> [Task prompt]
Restate every line of the material, word for word.

▬▬▬▬▬▬

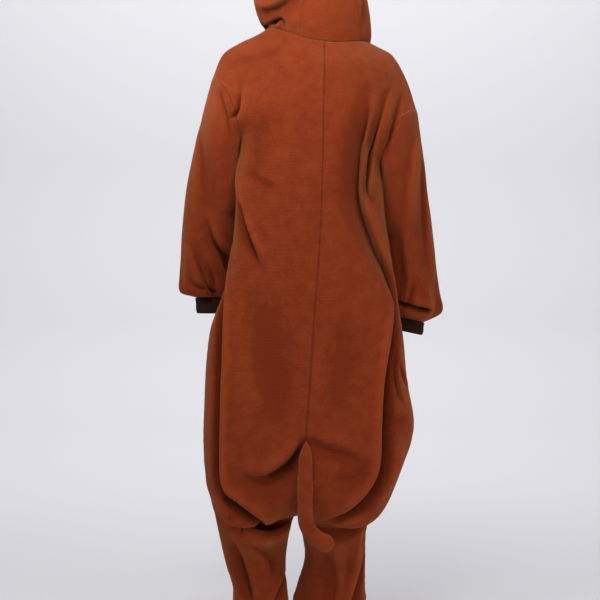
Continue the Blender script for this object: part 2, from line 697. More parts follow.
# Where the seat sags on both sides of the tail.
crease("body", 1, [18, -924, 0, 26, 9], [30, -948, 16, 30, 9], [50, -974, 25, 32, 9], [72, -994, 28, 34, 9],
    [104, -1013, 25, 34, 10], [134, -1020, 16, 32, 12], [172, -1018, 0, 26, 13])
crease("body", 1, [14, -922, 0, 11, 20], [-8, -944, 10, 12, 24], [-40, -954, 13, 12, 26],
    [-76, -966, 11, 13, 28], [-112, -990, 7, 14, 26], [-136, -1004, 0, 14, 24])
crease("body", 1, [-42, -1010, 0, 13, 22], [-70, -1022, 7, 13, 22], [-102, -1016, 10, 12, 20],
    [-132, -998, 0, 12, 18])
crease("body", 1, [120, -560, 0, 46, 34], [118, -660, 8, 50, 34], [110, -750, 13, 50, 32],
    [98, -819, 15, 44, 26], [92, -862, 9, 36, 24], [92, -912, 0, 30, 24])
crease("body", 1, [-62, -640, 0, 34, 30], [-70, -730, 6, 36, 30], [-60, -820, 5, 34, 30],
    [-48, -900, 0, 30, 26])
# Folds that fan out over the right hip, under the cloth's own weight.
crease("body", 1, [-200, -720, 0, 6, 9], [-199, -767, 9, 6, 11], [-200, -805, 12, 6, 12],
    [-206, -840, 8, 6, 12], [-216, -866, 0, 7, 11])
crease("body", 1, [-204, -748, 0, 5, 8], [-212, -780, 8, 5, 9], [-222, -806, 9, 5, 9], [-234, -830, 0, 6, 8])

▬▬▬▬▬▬

> [Exercise solution]
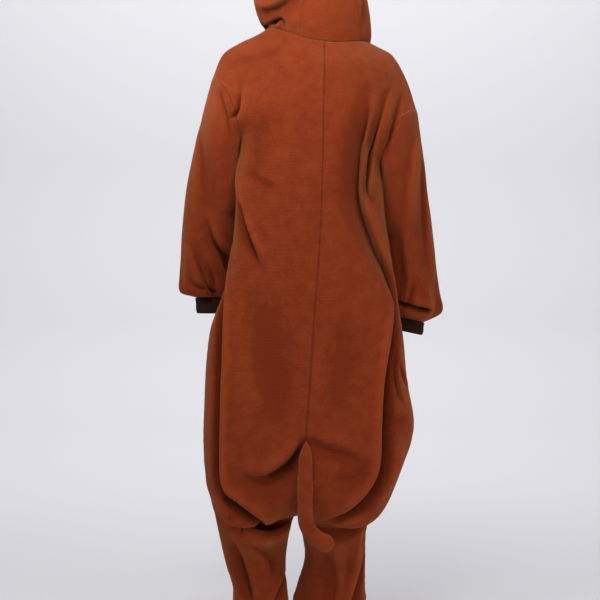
Continue the Blender script for this object: part 2, from line 697. More parts follow.
# Where the seat sags on both sides of the tail.
crease("body", 1, [18, -924, 0, 26, 9], [30, -948, 16, 30, 9], [50, -974, 25, 32, 9], [72, -994, 28, 34, 9],
    [104, -1013, 25, 34, 10], [134, -1020, 16, 32, 12], [172, -1018, 0, 26, 13])
crease("body", 1, [14, -922, 0, 11, 20], [-8, -944, 10, 12, 24], [-40, -954, 13, 12, 26],
    [-76, -966, 11, 13, 28], [-112, -990, 7, 14, 26], [-136, -1004, 0, 14, 24])
crease("body", 1, [-42, -1010, 0, 13, 22], [-70, -1022, 7, 13, 22], [-102, -1016, 10, 12, 20],
    [-132, -998, 0, 12, 18])
crease("body", 1, [120, -560, 0, 46, 34], [118, -660, 8, 50, 34], [110, -750, 13, 50, 32],
    [98, -819, 15, 44, 26], [92, -862, 9, 36, 24], [92, -912, 0, 30, 24])
crease("body", 1, [-62, -640, 0, 34, 30], [-70, -730, 6, 36, 30], [-60, -820, 5, 34, 30],
    [-48, -900, 0, 30, 26])
# Folds that fan out over the right hip, under the cloth's own weight.
crease("body", 1, [-200, -720, 0, 6, 9], [-199, -767, 9, 6, 11], [-200, -805, 12, 6, 12],
    [-206, -840, 8, 6, 12], [-216, -866, 0, 7, 11])
crease("body", 1, [-204, -748, 0, 5, 8], [-212, -780, 8, 5, 9], [-222, -806, 9, 5, 9], [-234, -830, 0, 6, 8])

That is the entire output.